Been wondering what they might look like since reading Ciardi’s poem in a previous geologic era:
Oh, that takes me back: “This is John Ciardi, with a Word In Your Ear.” Not merely witty but had a great deep speaking voice as well.
I recall one of his broadcasts where he was wondering why canaries didn’t sing the way they used to when he was a kid. He determined that it was due to the fact that birdseed used to contain hempseed, and that the canaries of his youth were “tweeting their little stoned heads off.”
What else would you get from a poet who published in sci-fi pulp rags?

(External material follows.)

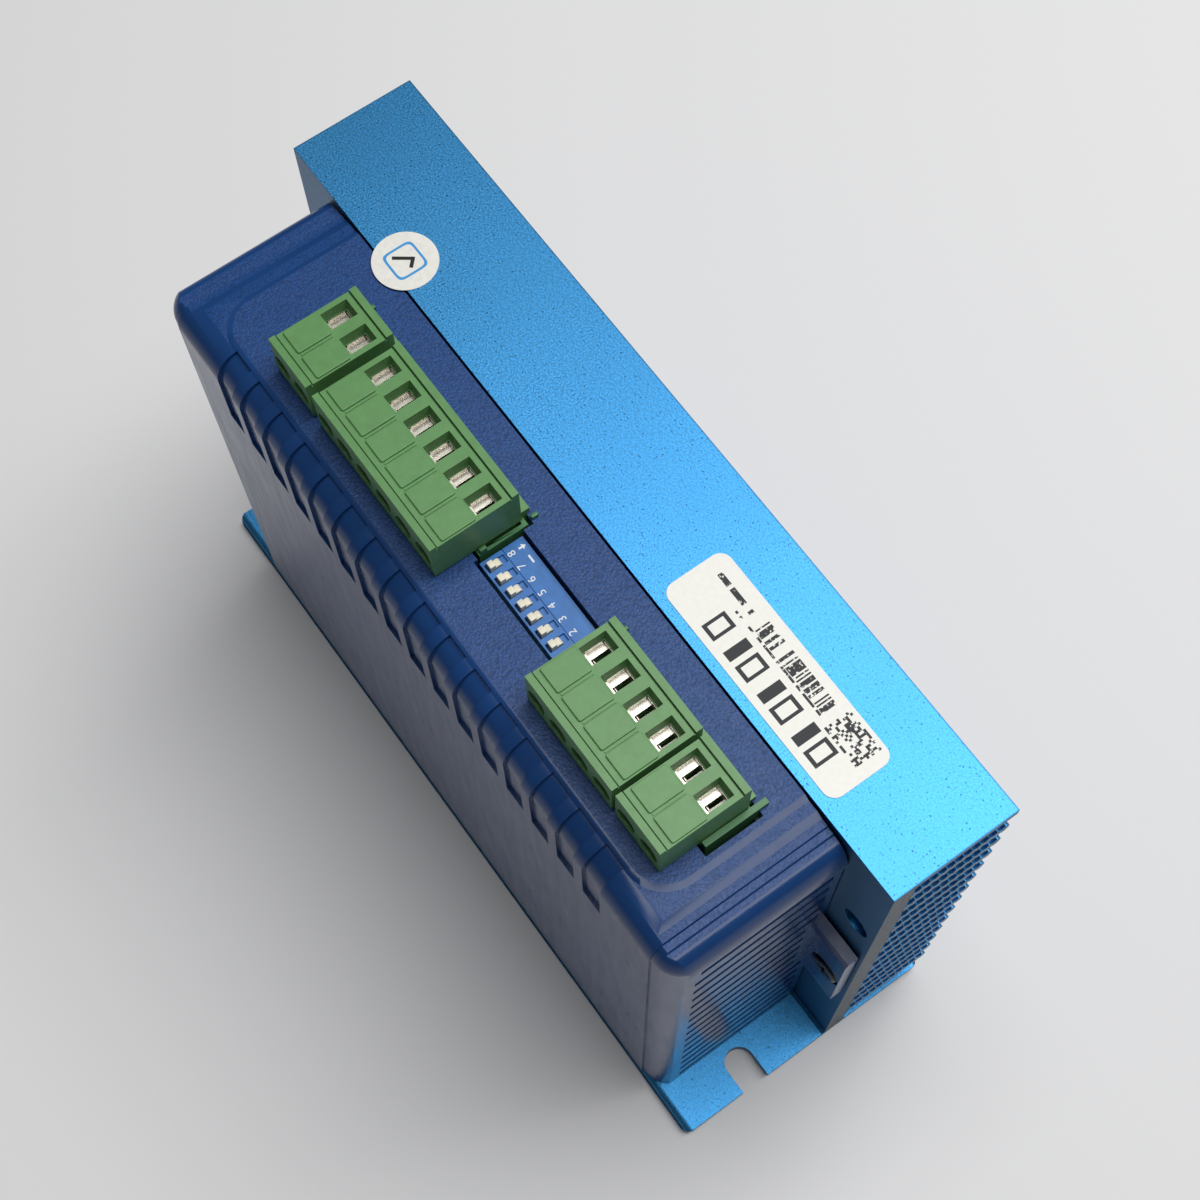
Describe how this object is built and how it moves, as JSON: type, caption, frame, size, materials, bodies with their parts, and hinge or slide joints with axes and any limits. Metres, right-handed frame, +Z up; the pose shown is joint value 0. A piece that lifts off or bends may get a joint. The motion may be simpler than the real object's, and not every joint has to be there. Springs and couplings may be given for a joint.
{
  "type": "stepper driver module",
  "caption": "Stepper motor driver: finned aluminium heat sink on a slotted foot, moulded cover with louvred ends, pluggable screw terminals and a slide switch block.",
  "frame": {"origin": "centre of the foot plate's underside, which is the bottom centre of the bounding box", "axes": "+X along the length from the two-pole signal end to the supply end, +Y from the cover towards the fins, +Z up from the foot plate towards the terminals"},
  "size_m": [0.15, 0.053, 0.1063],
  "materials": {
    "anodised_aluminium": "blasted, blue anodised",
    "cover_plastic": "fine leather grain on the front, satin sides",
    "black_steel": "black oxide",
    "header_plastic": "satin",
    "plug_plastic": "satin",
    "screw_steel": "zinc plated",
    "nickel_plate": "nickel plated",
    "switch_plastic": "satin",
    "slider_plastic": "ivory",
    "circuit_board": "solder mask",
    "capacitor_sleeve": "shrink sleeve",
    "epoxy": "moulded",
    "silicone_pad": "matte",
    "copper_wire": "enamelled copper",
    "label_paper": "printed film"
  },
  "bodies": {
    "housing": {"heat_sink": "anodised_aluminium", "cover": "cover_plastic", "cover_screw_left": "black_steel", "cover_screw_right": "black_steel", "header_a": "header_plastic", "header_b": "header_plastic", "header_c": "header_plastic", "header_d": "header_plastic", "dip_body": "switch_plastic", "dip_board": "circuit_board", "main_board": "circuit_board", "capacitor_left": "capacitor_sleeve", "capacitor_right": "capacitor_sleeve", "power_package_left": "epoxy", "power_package_right": "epoxy", "thermal_pad": "silicone_pad", "dc_choke": "copper_wire", "type_label": "label_paper", "round_sticker": "label_paper"},
    "plug_a": {"plug_a": "plug_plastic"},
    "screw_a1": {"clamp_screw_a1": "screw_steel"},
    "cage_a1": {"clamp_cage_a1": "nickel_plate"},
    "screw_a2": {"clamp_screw_a2": "screw_steel"},
    "cage_a2": {"clamp_cage_a2": "nickel_plate"},
    "plug_b": {"plug_b": "plug_plastic"},
    "screw_b1": {"clamp_screw_b1": "screw_steel"},
    "cage_b1": {"clamp_cage_b1": "nickel_plate"},
    "screw_b2": {"clamp_screw_b2": "screw_steel"},
    "cage_b2": {"clamp_cage_b2": "nickel_plate"},
    "screw_b3": {"clamp_screw_b3": "screw_steel"},
    "cage_b3": {"clamp_cage_b3": "nickel_plate"},
    "screw_b4": {"clamp_screw_b4": "screw_steel"},
    "cage_b4": {"clamp_cage_b4": "nickel_plate"},
    "screw_b5": {"clamp_screw_b5": "screw_steel"},
    "cage_b5": {"clamp_cage_b5": "nickel_plate"},
    "screw_b6": {"clamp_screw_b6": "screw_steel"},
    "cage_b6": {"clamp_cage_b6": "nickel_plate"},
    "plug_c": {"plug_c": "plug_plastic"},
    "screw_c1": {"clamp_screw_c1": "screw_steel"},
    "cage_c1": {"clamp_cage_c1": "nickel_plate"},
    "screw_c2": {"clamp_screw_c2": "screw_steel"},
    "cage_c2": {"clamp_cage_c2": "nickel_plate"},
    "screw_c3": {"clamp_screw_c3": "screw_steel"},
    "cage_c3": {"clamp_cage_c3": "nickel_plate"},
    "screw_c4": {"clamp_screw_c4": "screw_steel"},
    "cage_c4": {"clamp_cage_c4": "nickel_plate"},
    "plug_d": {"plug_d": "plug_plastic"},
    "screw_d1": {"clamp_screw_d1": "screw_steel"},
    "cage_d1": {"clamp_cage_d1": "nickel_plate"},
    "screw_d2": {"clamp_screw_d2": "screw_steel"},
    "cage_d2": {"clamp_cage_d2": "nickel_plate"},
    "switch_8": {"dip_slider_8": "slider_plastic"},
    "switch_7": {"dip_slider_7": "slider_plastic"},
    "switch_6": {"dip_slider_6": "slider_plastic"},
    "switch_5": {"dip_slider_5": "slider_plastic"},
    "switch_4": {"dip_slider_4": "slider_plastic"},
    "switch_3": {"dip_slider_3": "slider_plastic"},
    "switch_2": {"dip_slider_2": "slider_plastic"},
    "switch_1": {"dip_slider_1": "slider_plastic"}
  },
  "joints": [
    {"name": "plug_a_pull", "type": "slide", "parent": "housing", "child": "plug_a", "axis": [0, 0, 1], "range_m": [0, 0.008]},
    {"name": "clamp_a1_turn", "type": "hinge", "parent": "plug_a", "child": "screw_a1", "pos_m": [-0.04048, -0.0166, 0.1013], "axis": [0, 1, 0], "range_deg": [0, 1621]},
    {"name": "clamp_a1_close", "type": "slide", "parent": "plug_a", "child": "cage_a1", "axis": [0, -1, 0], "range_m": [0, 0.00225]},
    {"name": "clamp_a2_turn", "type": "hinge", "parent": "plug_a", "child": "screw_a2", "pos_m": [-0.0354, -0.0166, 0.1013], "axis": [0, 1, 0], "range_deg": [0, 1621]},
    {"name": "clamp_a2_close", "type": "slide", "parent": "plug_a", "child": "cage_a2", "axis": [0, -1, 0], "range_m": [0, 0.00225]},
    {"name": "plug_b_pull", "type": "slide", "parent": "housing", "child": "plug_b", "axis": [0, 0, 1], "range_m": [0, 0.008]},
    {"name": "clamp_b1_turn", "type": "hinge", "parent": "plug_b", "child": "screw_b1", "pos_m": [-0.0288, -0.0166, 0.1013], "axis": [0, 1, 0], "range_deg": [0, 1621]},
    {"name": "clamp_b1_close", "type": "slide", "parent": "plug_b", "child": "cage_b1", "axis": [0, -1, 0], "range_m": [0, 0.00225]},
    {"name": "clamp_b2_turn", "type": "hinge", "parent": "plug_b", "child": "screw_b2", "pos_m": [-0.02372, -0.0166, 0.1013], "axis": [0, 1, 0], "range_deg": [0, 1621]},
    {"name": "clamp_b2_close", "type": "slide", "parent": "plug_b", "child": "cage_b2", "axis": [0, -1, 0], "range_m": [0, 0.00225]},
    {"name": "clamp_b3_turn", "type": "hinge", "parent": "plug_b", "child": "screw_b3", "pos_m": [-0.01864, -0.0166, 0.1013], "axis": [0, 1, 0], "range_deg": [0, 1621]},
    {"name": "clamp_b3_close", "type": "slide", "parent": "plug_b", "child": "cage_b3", "axis": [0, -1, 0], "range_m": [0, 0.00225]},
    {"name": "clamp_b4_turn", "type": "hinge", "parent": "plug_b", "child": "screw_b4", "pos_m": [-0.01356, -0.0166, 0.1013], "axis": [0, 1, 0], "range_deg": [0, 1621]},
    {"name": "clamp_b4_close", "type": "slide", "parent": "plug_b", "child": "cage_b4", "axis": [0, -1, 0], "range_m": [0, 0.00225]},
    {"name": "clamp_b5_turn", "type": "hinge", "parent": "plug_b", "child": "screw_b5", "pos_m": [-0.00848, -0.0166, 0.1013], "axis": [0, 1, 0], "range_deg": [0, 1621]},
    {"name": "clamp_b5_close", "type": "slide", "parent": "plug_b", "child": "cage_b5", "axis": [0, -1, 0], "range_m": [0, 0.00225]},
    {"name": "clamp_b6_turn", "type": "hinge", "parent": "plug_b", "child": "screw_b6", "pos_m": [-0.0034, -0.0166, 0.1013], "axis": [0, 1, 0], "range_deg": [0, 1621]},
    {"name": "clamp_b6_close", "type": "slide", "parent": "plug_b", "child": "cage_b6", "axis": [0, -1, 0], "range_m": [0, 0.00225]},
    {"name": "plug_c_pull", "type": "slide", "parent": "housing", "child": "plug_c", "axis": [0, 0, 1], "range_m": [0, 0.008]},
    {"name": "clamp_c1_turn", "type": "hinge", "parent": "plug_c", "child": "screw_c1", "pos_m": [0.02458, -0.0166, 0.1013], "axis": [0, 1, 0], "range_deg": [0, 1621]},
    {"name": "clamp_c1_close", "type": "slide", "parent": "plug_c", "child": "cage_c1", "axis": [0, -1, 0], "range_m": [0, 0.00225]},
    {"name": "clamp_c2_turn", "type": "hinge", "parent": "plug_c", "child": "screw_c2", "pos_m": [0.02966, -0.0166, 0.1013], "axis": [0, 1, 0], "range_deg": [0, 1621]},
    {"name": "clamp_c2_close", "type": "slide", "parent": "plug_c", "child": "cage_c2", "axis": [0, -1, 0], "range_m": [0, 0.00225]},
    {"name": "clamp_c3_turn", "type": "hinge", "parent": "plug_c", "child": "screw_c3", "pos_m": [0.03474, -0.0166, 0.1013], "axis": [0, 1, 0], "range_deg": [0, 1621]},
    {"name": "clamp_c3_close", "type": "slide", "parent": "plug_c", "child": "cage_c3", "axis": [0, -1, 0], "range_m": [0, 0.00225]},
    {"name": "clamp_c4_turn", "type": "hinge", "parent": "plug_c", "child": "screw_c4", "pos_m": [0.03982, -0.0166, 0.1013], "axis": [0, 1, 0], "range_deg": [0, 1621]},
    {"name": "clamp_c4_close", "type": "slide", "parent": "plug_c", "child": "cage_c4", "axis": [0, -1, 0], "range_m": [0, 0.00225]},
    {"name": "plug_d_pull", "type": "slide", "parent": "housing", "child": "plug_d", "axis": [0, 0, 1], "range_m": [0, 0.008]},
    {"name": "clamp_d1_turn", "type": "hinge", "parent": "plug_d", "child": "screw_d1", "pos_m": [0.04555, -0.0166, 0.1013], "axis": [0, 1, 0], "range_deg": [0, 1621]},
    {"name": "clamp_d1_close", "type": "slide", "parent": "plug_d", "child": "cage_d1", "axis": [0, -1, 0], "range_m": [0, 0.00225]},
    {"name": "clamp_d2_turn", "type": "hinge", "parent": "plug_d", "child": "screw_d2", "pos_m": [0.05063, -0.0166, 0.1013], "axis": [0, 1, 0], "range_deg": [0, 1621]},
    {"name": "clamp_d2_close", "type": "slide", "parent": "plug_d", "child": "cage_d2", "axis": [0, -1, 0], "range_m": [0, 0.00225]},
    {"name": "switch_8_slide", "type": "slide", "parent": "housing", "child": "switch_8", "axis": [0, 1, 0], "range_m": [0, 0.0009]},
    {"name": "switch_7_slide", "type": "slide", "parent": "housing", "child": "switch_7", "axis": [0, 1, 0], "range_m": [0, 0.0009]},
    {"name": "switch_6_slide", "type": "slide", "parent": "housing", "child": "switch_6", "axis": [0, 1, 0], "range_m": [0, 0.0009]},
    {"name": "switch_5_slide", "type": "slide", "parent": "housing", "child": "switch_5", "axis": [0, 1, 0], "range_m": [0, 0.0009]},
    {"name": "switch_4_slide", "type": "slide", "parent": "housing", "child": "switch_4", "axis": [0, 1, 0], "range_m": [0, 0.0009]},
    {"name": "switch_3_slide", "type": "slide", "parent": "housing", "child": "switch_3", "axis": [0, 1, 0], "range_m": [0, 0.0009]},
    {"name": "switch_2_slide", "type": "slide", "parent": "housing", "child": "switch_2", "axis": [0, 1, 0], "range_m": [0, 0.0009]},
    {"name": "switch_1_slide", "type": "slide", "parent": "housing", "child": "switch_1", "axis": [0, 1, 0], "range_m": [0, 0.0009]}
  ],
  "couplings": [
    {"joint": "clamp_a1_turn", "follows": "clamp_a1_close", "rad_per_m": 12566},
    {"joint": "clamp_a2_turn", "follows": "clamp_a2_close", "rad_per_m": 12566},
    {"joint": "clamp_b1_turn", "follows": "clamp_b1_close", "rad_per_m": 12566},
    {"joint": "clamp_b2_turn", "follows": "clamp_b2_close", "rad_per_m": 12566},
    {"joint": "clamp_b3_turn", "follows": "clamp_b3_close", "rad_per_m": 12566},
    {"joint": "clamp_b4_turn", "follows": "clamp_b4_close", "rad_per_m": 12566},
    {"joint": "clamp_b5_turn", "follows": "clamp_b5_close", "rad_per_m": 12566},
    {"joint": "clamp_b6_turn", "follows": "clamp_b6_close", "rad_per_m": 12566},
    {"joint": "clamp_c1_turn", "follows": "clamp_c1_close", "rad_per_m": 12566},
    {"joint": "clamp_c2_turn", "follows": "clamp_c2_close", "rad_per_m": 12566},
    {"joint": "clamp_c3_turn", "follows": "clamp_c3_close", "rad_per_m": 12566},
    {"joint": "clamp_c4_turn", "follows": "clamp_c4_close", "rad_per_m": 12566},
    {"joint": "clamp_d1_turn", "follows": "clamp_d1_close", "rad_per_m": 12566},
    {"joint": "clamp_d2_turn", "follows": "clamp_d2_close", "rad_per_m": 12566}
  ]
}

Him and Asimov had infamous limerick competitions.
HE and Asimov, please.
“Is there supposed to be a hyphen in ‘anal retentive’?”
Ciardi noted, in his “How Should A Poem Mean?” essay, that the fact that ducks don’t roost in trees needed to be accounted for in the poem. Thus “in which no widgeon ought to be”.
Ha! shows what Ciardi knows. Wigeons don’t roost in trees, but some ducks do. Some ducks even nest in trees. So there.
I don’t know if whistling ducks do … but they don’t quack. They have the proportions of duck-size geese, long necks and legs, and go “HOO HOO! HOO HOO!”
Some species of whistling ducks perch in trees, but others don’t. They don’t quack. But neither do wigeons.
Of the genus Dendrocygna?
These ones in this video whistle very shrilly
Around here, whistling ducks spend a lot of time on people’s roofs.